Repeat all of the material exactly as given.
* Start Data shown *
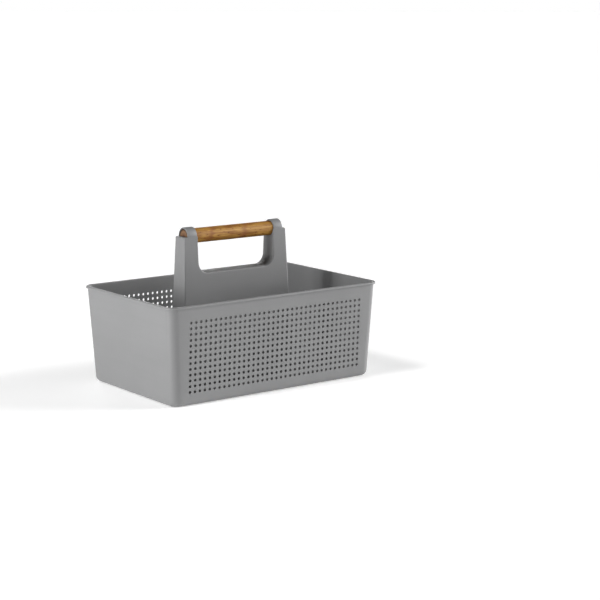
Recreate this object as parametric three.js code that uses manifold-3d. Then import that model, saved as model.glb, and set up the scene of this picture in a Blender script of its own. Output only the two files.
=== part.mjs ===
// A cleaning caddy: a drafted plastic basket, a hollow handle tower that stands on its floor,
// and a round bamboo grip that lies in two saddles under two arched caps.
// Millimetres. The origin is on the table under the middle of the basket, +X runs along the
// grip and the long side, and +Z is up.
import * as THREE from "three";
import { mergeVertices } from "three/addons/utils/BufferGeometryUtils.js";
import Module from "manifold-3d";

const wasm = await Module();
wasm.setup();

// ---- Driving dimensions ----------------------------------------------------------------

// Basket
const RIM_LENGTH = 314;
const RIM_WIDTH = 204;
const RIM_HEIGHT = 121.5;
const RIM_OVERHANG = 2;
const RIM_DEPTH = 2.8;
const RIM_ROUND = 1.2;
const WALL = 2;
const FLOOR = 2.2;
const WALL_TAPER = 6.2; // how far each wall leans in, from the rim down to the table
const CORNER_RADIUS = 12; // of the walls, seen from above
const FOOT_FILLET = 6.5;

// Grip
const GRIP_AXIS_HEIGHT = 186.8;
const GRIP_RADIUS = 9.2;
const GRIP_LENGTH = 141.6;
const GRIP_RECESS = 0.7;
const GRIP_END_CHAMFER = 0.6;

// Handle tower, measured at its shoulders, which lie level with the grip's axis
const SHOULDER_HALF_LENGTH = 76.5;
const SHOULDER_HALF_THICKNESS = 10.5;
const LENGTH_DRAFT = 0.038;
const THICKNESS_DRAFT = 0.04;
const TOWER_EDGE_RADIUS = 1.5;
const HAND_HALF_LENGTH = 57.2;
const HAND_DRAFT = 0.02;
const SILL_HEIGHT = 140.8;
const SILL_CORNER_RADIUS = 13.5;

// Caps over the grip's ends
const CAP_HEIGHT = 11.2;
const CAP_INNER_X = 58;

// Screws that hold the tower to the floor
const SCREW_X = 70;
const SCREW_Y = 9;
const SCREW_RADIUS = 1.5;
const SCREW_LENGTH = 14;
const SCREW_HEAD_RADIUS = 3.2;
const SCREW_HEAD_HEIGHT = 2;
const BOSS_RADIUS = 3.75;
const BOSS_TOP = 24;
const CUP_RADIUS = 6;
const CUP_POCKET_RADIUS = 4.2;
const CUP_POCKET_DEPTH = 3.2;
const CUP_ROOF = 1.5;

// Clearance between pieces that touch or run in each other
const GAP = 0.3;

// ---- Sizes that follow from them -------------------------------------------------------

const BORE_RADIUS = GRIP_RADIUS + GAP;
const CAP_OUTER_X = GRIP_LENGTH / 2 + GRIP_RECESS;
const CUP_TOP = CUP_POCKET_DEPTH + CUP_ROOF;
const TOWER_FOOT = FLOOR + GAP;
const SHOULDER_HEIGHT = GRIP_AXIS_HEIGHT - GAP / 2;
const HOLLOW_TOP = GRIP_AXIS_HEIGHT - BORE_RADIUS - WALL;
const OVERRUN = 1; // how far a cutting solid runs past the face that it cuts

const CORNER_SEGMENTS = 8; // per quarter turn, on the basket
const EDGE_SEGMENTS = 4; // per quarter turn, on small roundings
const ROUND_SEGMENTS = 48; // per full turn, on the grip and its saddles
const SCREW_SEGMENTS = 20; // per full turn

// ---- Materials -------------------------------------------------------------------------

const greyPlastic = new THREE.MeshStandardMaterial({ color: 0x8f8f90, roughness: 0.5, metalness: 0 });
const bamboo = new THREE.MeshStandardMaterial({ color: 0xb8803f, roughness: 0.45, metalness: 0 });
const zincSteel = new THREE.MeshStandardMaterial({ color: 0xb9bcc0, roughness: 0.35, metalness: 1 });

// ---- Solids ----------------------------------------------------------------------------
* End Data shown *
Task response —
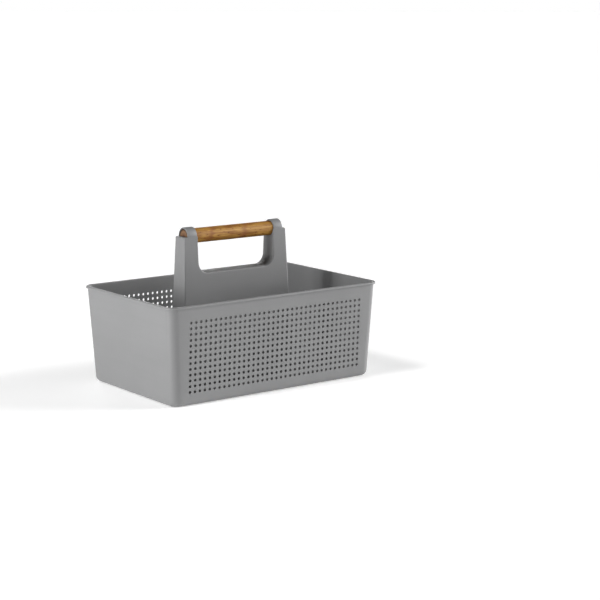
Recreate this object as parametric three.js code that uses manifold-3d. Then import that model, saved as model.glb, and set up the scene of this picture in a Blender script of its own. Output only the two files.
=== part.mjs ===
// A cleaning caddy: a drafted plastic basket, a hollow handle tower that stands on its floor,
// and a round bamboo grip that lies in two saddles under two arched caps.
// Millimetres. The origin is on the table under the middle of the basket, +X runs along the
// grip and the long side, and +Z is up.
import * as THREE from "three";
import { mergeVertices } from "three/addons/utils/BufferGeometryUtils.js";
import Module from "manifold-3d";

const wasm = await Module();
wasm.setup();

// ---- Driving dimensions ----------------------------------------------------------------

// Basket
const RIM_LENGTH = 314;
const RIM_WIDTH = 204;
const RIM_HEIGHT = 121.5;
const RIM_OVERHANG = 2;
const RIM_DEPTH = 2.8;
const RIM_ROUND = 1.2;
const WALL = 2;
const FLOOR = 2.2;
const WALL_TAPER = 6.2; // how far each wall leans in, from the rim down to the table
const CORNER_RADIUS = 12; // of the walls, seen from above
const FOOT_FILLET = 6.5;

// Grip
const GRIP_AXIS_HEIGHT = 186.8;
const GRIP_RADIUS = 9.2;
const GRIP_LENGTH = 141.6;
const GRIP_RECESS = 0.7;
const GRIP_END_CHAMFER = 0.6;

// Handle tower, measured at its shoulders, which lie level with the grip's axis
const SHOULDER_HALF_LENGTH = 76.5;
const SHOULDER_HALF_THICKNESS = 10.5;
const LENGTH_DRAFT = 0.038;
const THICKNESS_DRAFT = 0.04;
const TOWER_EDGE_RADIUS = 1.5;
const HAND_HALF_LENGTH = 57.2;
const HAND_DRAFT = 0.02;
const SILL_HEIGHT = 140.8;
const SILL_CORNER_RADIUS = 13.5;

// Caps over the grip's ends
const CAP_HEIGHT = 11.2;
const CAP_INNER_X = 58;

// Screws that hold the tower to the floor
const SCREW_X = 70;
const SCREW_Y = 9;
const SCREW_RADIUS = 1.5;
const SCREW_LENGTH = 14;
const SCREW_HEAD_RADIUS = 3.2;
const SCREW_HEAD_HEIGHT = 2;
const BOSS_RADIUS = 3.75;
const BOSS_TOP = 24;
const CUP_RADIUS = 6;
const CUP_POCKET_RADIUS = 4.2;
const CUP_POCKET_DEPTH = 3.2;
const CUP_ROOF = 1.5;

// Clearance between pieces that touch or run in each other
const GAP = 0.3;

// ---- Sizes that follow from them -------------------------------------------------------

const BORE_RADIUS = GRIP_RADIUS + GAP;
const CAP_OUTER_X = GRIP_LENGTH / 2 + GRIP_RECESS;
const CUP_TOP = CUP_POCKET_DEPTH + CUP_ROOF;
const TOWER_FOOT = FLOOR + GAP;
const SHOULDER_HEIGHT = GRIP_AXIS_HEIGHT - GAP / 2;
const HOLLOW_TOP = GRIP_AXIS_HEIGHT - BORE_RADIUS - WALL;
const OVERRUN = 1; // how far a cutting solid runs past the face that it cuts

const CORNER_SEGMENTS = 8; // per quarter turn, on the basket
const EDGE_SEGMENTS = 4; // per quarter turn, on small roundings
const ROUND_SEGMENTS = 48; // per full turn, on the grip and its saddles
const SCREW_SEGMENTS = 20; // per full turn

// ---- Materials -------------------------------------------------------------------------

const greyPlastic = new THREE.MeshStandardMaterial({ color: 0x8f8f90, roughness: 0.5, metalness: 0 });
const bamboo = new THREE.MeshStandardMaterial({ color: 0xb8803f, roughness: 0.45, metalness: 0 });
const zincSteel = new THREE.MeshStandardMaterial({ color: 0xb9bcc0, roughness: 0.35, metalness: 1 });

// ---- Solids ----------------------------------------------------------------------------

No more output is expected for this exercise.